Walgreens: Stock Plummets 56% in 2024 – What’s Next for WBA Investors?

Chicago, IL – Walgreens, a prominent retail pharmacy chain, has faced significant challenges in 2024 as its stock price plummeted by over 50%. The company, known for its widespread presence and essential services, saw its shares drop to less than $12 from a starting price of $26 earlier in the year.

Despite the downward trend in the stock price, investors are eyeing the company’s quarterly dividend, which now yields over 8%. This raised questions among veteran investors about whether the current situation presents a lucrative opportunity for passive income or a risky investment choice awaiting a potential turnaround.

The company’s recent Q3 earnings report revealed a substantial decline in non-GAAP EPS and operating income compared to the previous year. With lower-than-expected revenues and operational losses, Walgreens also announced plans to close a significant number of underperforming stores in the next three years.

One of the significant challenges facing Walgreens is the impact of pharmacy-benefit managers (PBMs) on reimbursement rates for prescription drugs. The dominance of PBMs in setting reimbursement rates has put pressure on chain drug stores like Walgreens and CVS, affecting their profit margins.

Additionally, the company is grappling with the increasing use of generic drugs, a decline in foot traffic post-COVID vaccination drives, and reports of employee burnout among pharmacists. These factors, along with the uncertainty surrounding the future dividend payout and the stock’s current valuation, have left investors cautious about the company’s prospects.

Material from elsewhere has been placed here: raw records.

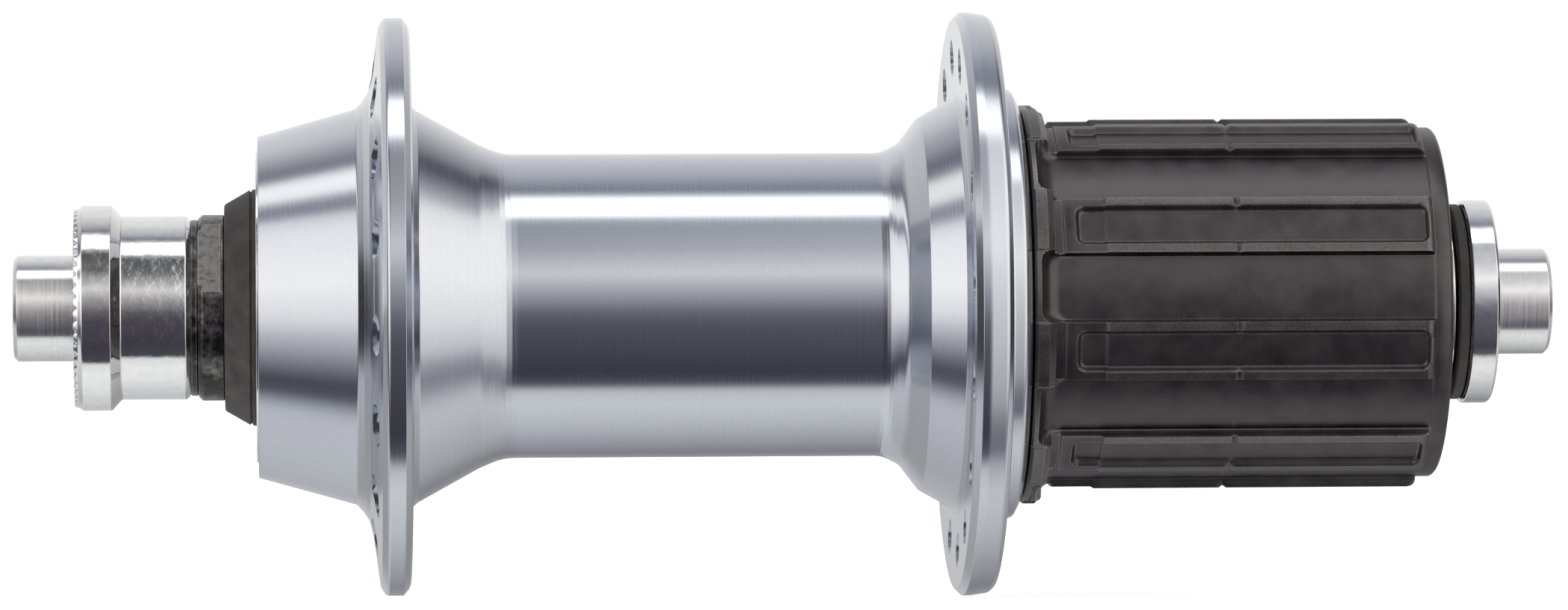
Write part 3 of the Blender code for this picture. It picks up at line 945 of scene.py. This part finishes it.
def freehub_radius(x, angle):
    away, half = ridge_near(angle)
    side = half - abs(away)
    top = along(x, RIDGE_LINE) - POCKET_DEPTH * pocket_share(x, side)
    top -= NOTCH_DEPTH * max(0.0, 1 - abs(x - NOTCH_X) / NOTCH_HALF) * (1 - pocket_share(x, side))
    floor = valley_radius(x, max(0.0, -side))
    share = rise(side, -WALL, WALL)
    return floor + (top - floor) * share


def ratchet_radius(angle):
    """The radius of the ratchet's ramps, each from its cut to its root."""
    pitch = 360 / RATCHET_TEETH
    share = (angle % pitch) / pitch
    return max(FREEHUB_BORE, RATCHET_CUT + (RATCHET_ROOT - RATCHET_CUT) * share)


def freehub_shape(x, r, angle):
    if r > RIDGE_RADIUS - 0.01:
        return x, freehub_radius(x, angle)
    if r == FREEHUB_BORE and RATCHET_START < x < RATCHET_END:
        return x, ratchet_radius(angle)
    return x, r


def spread(start, end, step):
    count = round((end - start) / step)
    return [start + (end - start) * i / count for i in range(count + 1)]


def freehub_lines():
    """Where the outer surface has a ring of vertices: close together at every change."""
    lines = spread(21.6, 24.3, 0.1) + spread(25.3, 28.6, 0.15) + spread(56.0, 58.3, 0.12)
    lines += spread(29.5, 55.5, 2.0) + spread(NOTCH_X - NOTCH_HALF, NOTCH_X + NOTCH_HALF, 0.175)
    lines += [x for x, _ in RIDGE_LINE] + [x for x, _ in VALLEY_LINE] + [POCKET_START]
    return sorted(set(round(x, 3) for x in lines))


def freehub_angles():
    """Even lines, with more at every ridge's walls and at the ratchet's steep faces."""
    angles = even_angles(480)
    pitch = 360 / SPLINES
    for number in range(SPLINES):
        width = KEY_RIDGE_WIDTH if number == SPLINES - 1 else RIDGE_WIDTH
        for wall in (-width / 2, width / 2):
            middle = SPLINE_PHASE + pitch * number + wall
            angles += [(middle + step * 0.15) % 360 for step in (-3, -2, -1, 0, 1, 2, 3)]
            inward = math.copysign(math.degrees(1 / RIDGE_RADIUS), -wall)
            for side in (0.02, 0.16, 0.3, 0.42, 0.5):
                angles.append((middle + inward * (POCKET_MARGIN + side)) % 360)
    steep = 0.05
    angles += [360 * tooth / RATCHET_TEETH - steep for tooth in range(1, RATCHET_TEETH + 1)]
    return sorted(set(round(angle, 3) for angle in angles))


def make_freehub_body():
    outer = [(x, RIDGE_RADIUS) for x in freehub_lines()]
    inner = [
        (59.8, 15.0),
        (OUTER_ROW_X + 1, 15.0),
        *small_race_arc(OUTER_ROW_X, 90, 180),
        (RATCHET_END + 0.02, FREEHUB_BORE),
        (RATCHET_END - 0.02, FREEHUB_BORE),
        (RATCHET_START + 0.02, FREEHUB_BORE),
        (RATCHET_START - 0.02, FREEHUB_BORE),
        *small_race_arc(INNER_ROW_X, 0, 90),
        (24.6, 15.6),
        (21.6, 15.6),
    ]
    turn("freehub_body", outer + inner, freehub_angles(), freehub_shape)


# Camera, floor and light


def make_camera():
    camera = bpy.data.objects.new("camera", bpy.data.cameras.new("camera"))
    bpy.context.scene.collection.objects.link(camera)
    bpy.context.scene.camera = camera
    camera.data.lens = CAMERA_LENS
    camera.data.sensor_width = CAMERA_SENSOR
    camera.location = (CAMERA_X * MM, -CAMERA_DISTANCE * MM, 0)
    camera.rotation_mode = "QUATERNION"
    roll = Matrix.Rotation(math.radians(CAMERA_ROLL), 4, "Z").to_quaternion()
    camera.rotation_quaternion = (-camera.location).to_track_quat("-Z", "Y") @ roll
    camera.data.clip_start = 0.01
    camera.data.clip_end = 20


def make_floor():
    low, _ = CAD_BOX
    bm = bmesh.new()
    bmesh.ops.create_grid(bm, x_segments=1, y_segments=1, size=FLOOR_SIZE / 2 * MM)
    bmesh.ops.translate(bm, verts=bm.verts, vec=(0, 0, low.z - FLOOR_GAP * MM))
    mesh = bpy.data.meshes.new("floor")
    bm.to_mesh(mesh)
    bm.free()
    floor = bpy.data.objects.new("floor", mesh)
    bpy.context.scene.collection.objects.link(floor)
    material, _, shader = new_material("pale_floor", 0.0, 0.8)
    shader.inputs["Base Color"].default_value = (0.8, 0.8, 0.8, 1)
    shader.inputs["Emission Color"].default_value = (1, 1, 1, 1)
    shader.inputs["Emission Strength"].default_value = 0.72
    mesh.materials.append(material)
    floor.visible_glossy = False


# What the studio shows to a glossy surface, as (degrees, colour) round the hub axis. 0 is towards the front,
# 90 straight up and -90 straight down. Between two angles the colour changes evenly. The lists hold
# straight ahead, where the tent is open round the camera, towards its lit walls on the left and right, and
# towards a dark card that fills the opening just left of the middle.
STUDIO_BRIGHTEST = 2.0
STUDIO_AHEAD = [
    (-180, (0.42, 0.42, 0.43)),
    (-149, (0.27, 0.27, 0.28)),
    (-124, (0.45, 0.45, 0.47)),
    (-100, (0.67, 0.67, 0.67)),
    (-80, (0.82, 0.82, 0.82)),
    (-68, (0.74, 0.74, 0.74)),
    (-62, (0.10, 0.10, 0.12)),
    (-52, (0.055, 0.052, 0.068)),
    (-15, (0.115, 0.11, 0.135)),
    (-6, (0.17, 0.165, 0.20)),
    (3, (0.36, 0.35, 0.39)),
    (14, (0.63, 0.62, 0.64)),
    (25, (0.93, 0.92, 0.92)),
    (45, (0.62, 0.62, 0.64)),
    (63, (0.47, 0.49, 0.53)),
    (69, (0.55, 0.56, 0.57)),
    (74, (2.0, 2.0, 2.0)),
    (88, (2.0, 2.0, 2.0)),
    (93, (0.60, 0.60, 0.63)),
    (98, (0.24, 0.25, 0.30)),
    (106, (0.36, 0.37, 0.42)),
    (117, (0.55, 0.56, 0.60)),
    (138, (0.72, 0.71, 0.72)),
    (180, (0.90, 0.90, 0.88)),
]
STUDIO_LEFT = [
    (-180, (0.38, 0.38, 0.38)),
    (-146, (0.45, 0.44, 0.43)),
    (-120, (0.55, 0.55, 0.56)),
    (-84, (0.69, 0.68, 0.70)),
    (-74, (0.65, 0.65, 0.66)),
    (-66, (0.36, 0.37, 0.40)),
    (-60, (0.11, 0.11, 0.14)),
    (-50, (0.08, 0.08, 0.10)),
    (-40, (0.25, 0.25, 0.28)),
    (-20, (0.70, 0.69, 0.71)),
    (-8, (1.08, 1.03, 1.00)),
    (15, (1.33, 1.28, 1.22)),
    (50, (1.22, 1.17, 1.13)),
    (60, (1.00, 1.00, 1.00)),
    (65, (0.36, 0.36, 0.40)),
    (71, (0.24, 0.24, 0.29)),
    (75, (0.40, 0.40, 0.44)),
    (79, (1.20, 1.16, 1.10)),
    (92, (1.20, 1.16, 1.10)),
    (97, (0.34, 0.34, 0.38)),
    (103, (0.17, 0.17, 0.21)),
    (108, (0.22, 0.21, 0.25)),
    (118, (0.42, 0.42, 0.45)),
    (135, (0.60, 0.58, 0.58)),
    (180, (0.90, 0.90, 0.88)),
]
STUDIO_RIGHT = [
    (-180, (0.32, 0.32, 0.32)),
    (-150, (0.36, 0.35, 0.34)),
    (-130, (0.52, 0.50, 0.49)),
    (-90, (0.74, 0.73, 0.73)),
    (-80, (0.68, 0.67, 0.67)),
    (-70, (0.42, 0.42, 0.44)),
    (-62, (0.28, 0.28, 0.32)),
    (-51, (0.40, 0.40, 0.42)),
    (-39, (0.78, 0.75, 0.76)),
    (-13, (1.07, 1.03, 0.99)),
    (26, (1.28, 1.23, 1.17)),
    (63, (1.27, 1.21, 1.16)),
    (81, (1.12, 1.08, 1.03)),
    (88, (0.62, 0.60, 0.62)),
    (98, (0.34, 0.34, 0.37)),
    (108, (0.12, 0.12, 0.14)),
    (116, (0.11, 0.11, 0.13)),
    (124, (0.32, 0.32, 0.34)),
    (140, (0.56, 0.54, 0.55)),
    (155, (0.76, 0.74, 0.70)),
    (180, (0.90, 0.90, 0.88)),
]
STUDIO_CARD = [
    (-180, (0.60, 0.60, 0.61)),
    (-149, (0.56, 0.56, 0.57)),
    (-124, (0.66, 0.66, 0.67)),
    (-100, (0.82, 0.82, 0.82)),
    (-80, (0.86, 0.86, 0.86)),
    (-67, (0.76, 0.76, 0.76)),
    (-62, (0.06, 0.06, 0.07)),
    (-45, (0.05, 0.045, 0.06)),
    (-15, (0.065, 0.06, 0.075)),
    (-5, (0.11, 0.105, 0.12)),
    (10, (0.34, 0.33, 0.33)),
    (22, (0.66, 0.65, 0.64)),
    (30, (0.45, 0.44, 0.44)),
    (43, (0.13, 0.13, 0.13)),
    (64, (0.10, 0.10, 0.11)),
    (70, (0.45, 0.45, 0.46)),
    (73, (2.0, 2.0, 2.0)),
    (87, (2.0, 2.0, 2.0)),
    (92, (0.55, 0.55, 0.56)),
    (97, (0.22, 0.22, 0.24)),
    (106, (0.46, 0.47, 0.49)),
    (128, (0.76, 0.76, 0.76)),
    (180, (0.90, 0.90, 0.88)),
]
# How far to the side the walls start and end, as the x of a direction, and what lies beyond them
CARD = (0.006, -0.008)
LEFT_WALL = (-0.20, -0.45)
RIGHT_WALL = (0.13, 0.50)
WALL_END = (0.93, 0.985)
BEYOND_WALLS = (0.04, 0.04, 0.045)


def studio_band(tree, turned, band):
    """The colours of one list, at the angle round the hub axis."""
    ramp = tree.nodes.new("ShaderNodeValToRGB")
    stops = ramp.color_ramp.elements
    for _ in band[2:]:
        stops.new(0.5)
    for stop, (degrees, colour) in zip(stops, band):
        stop.position = degrees / 360 + 0.5
        stop.color = (*(c / STUDIO_BRIGHTEST for c in colour), 1)
    tree.links.new(turned, ramp.inputs[0])
    return ramp.outputs[0]


def sideways(tree, x, limits):
    """A smooth 0 to 1 between two limits of x."""
    node = tree.nodes.new("ShaderNodeMapRange")
    node.interpolation_type = "SMOOTHSTEP"
    node.inputs["From Min"].default_value = limits[0]
    node.inputs["From Max"].default_value = limits[1]
    tree.links.new(x, node.inputs["Value"])
    return node.outputs[0]


def make_world():
    """White to the camera, and to everything else a light tent with an opening round the camera."""
    world = bpy.data.worlds.new("studio")
    bpy.context.scene.world = world
    world.use_nodes = True
    tree = world.node_tree
    tree.nodes.clear()
    parts = tree.nodes.new("ShaderNodeSeparateXYZ")
    tree.links.new(tree.nodes.new("ShaderNodeTexCoord").outputs["Generated"], parts.inputs[0])
    forward = calculate(tree, "MULTIPLY", parts.outputs["Y"], -1)
    turned = calculate(tree, "ARCTAN2", parts.outputs["Z"], forward)
    turned = calculate(tree, "ADD", calculate(tree, "DIVIDE", turned, 2 * math.pi), 0.5)
    x = parts.outputs["X"]
    colour = studio_band(tree, turned, STUDIO_AHEAD)
    sides = ((STUDIO_CARD, CARD), (STUDIO_LEFT, LEFT_WALL), (STUDIO_RIGHT, RIGHT_WALL))
    for band, limits in sides:
        colour = blend_colours(tree, sideways(tree, x, limits), colour, studio_band(tree, turned, band))
    past = sideways(tree, calculate(tree, "ABSOLUTE", x), WALL_END)
    colour = blend_colours(tree, past, colour, [c / STUDIO_BRIGHTEST for c in BEYOND_WALLS])
    studio = tree.nodes.new("ShaderNodeBackground")
    studio.inputs["Strength"].default_value = STUDIO_BRIGHTEST
    tree.links.new(colour, studio.inputs["Color"])
    white = tree.nodes.new("ShaderNodeBackground")
    white.inputs["Color"].default_value = (1, 1, 1, 1)
    choice = tree.nodes.new("ShaderNodeMixShader")
    tree.links.new(tree.nodes.new("ShaderNodeLightPath").outputs["Is Camera Ray"], choice.inputs[0])
    tree.links.new(studio.outputs[0], choice.inputs[1])
    tree.links.new(white.outputs[0], choice.inputs[2])
    output = tree.nodes.new("ShaderNodeOutputWorld")
    tree.links.new(choice.outputs[0], output.inputs["Surface"])
    bpy.context.scene.view_settings.view_transform = "Standard"


def dress_remaining_nodes():
    """CAD nodes whose shape is shown as it is take their slot's finish."""
    for name, node in frame["nodes"].items():
        node.data.materials.clear()
        node.data.materials.append(FINISH[SLOT_OF[name]])


make_camera()
make_floor()
make_world()
dress_remaining_nodes()
make_axle()
make_left_locknut()
make_right_locknut()
make_left_cone()
make_left_seal()
make_right_cone()
make_plain_rings()
make_hub_shell()
make_left_cup()
make_left_dust_cap()
make_locking_cup()
make_large_balls()
make_small_rows()
make_freehub_body()
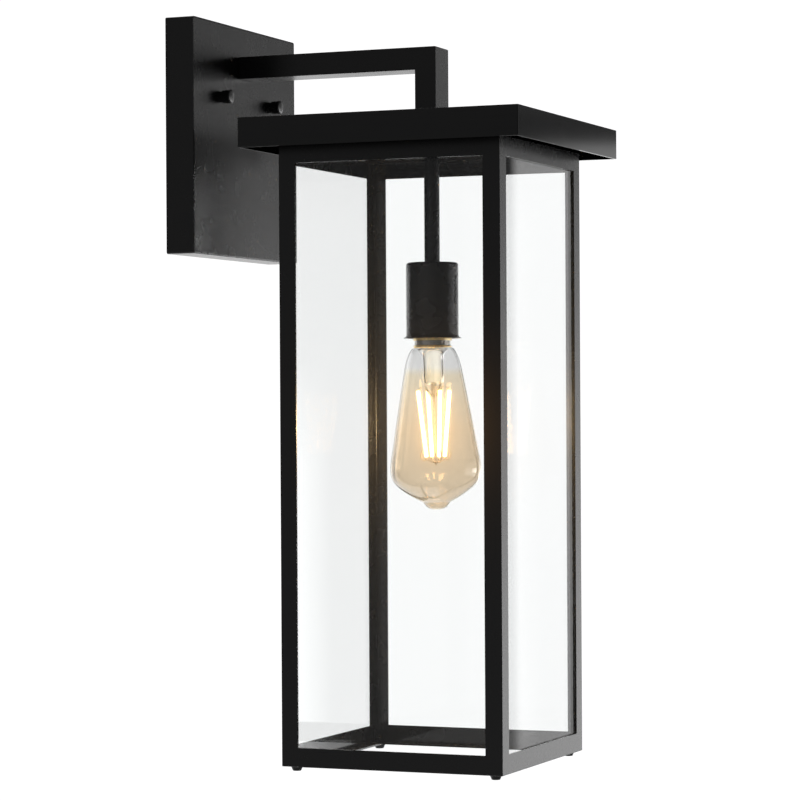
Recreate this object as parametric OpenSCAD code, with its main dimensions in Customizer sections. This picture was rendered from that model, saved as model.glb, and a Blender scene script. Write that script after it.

In response to these challenges, Walgreens is focusing on negotiating with health insurers and PBMs to improve profitability. The company also plans to enhance the consumer experience in its stores through a retail pharmacy initiative and scaling back certain business operations like VillageMD.

As investors weigh the potential for a turnaround, Walgreens’ CEO emphasized the need for strategic changes and a focus on parts of the business with future growth potential. With uncertainties surrounding the stock’s performance and the company’s turnaround efforts, the verdict remains divided on whether Walgreens is a buy, sell, or hold in the current market conditions.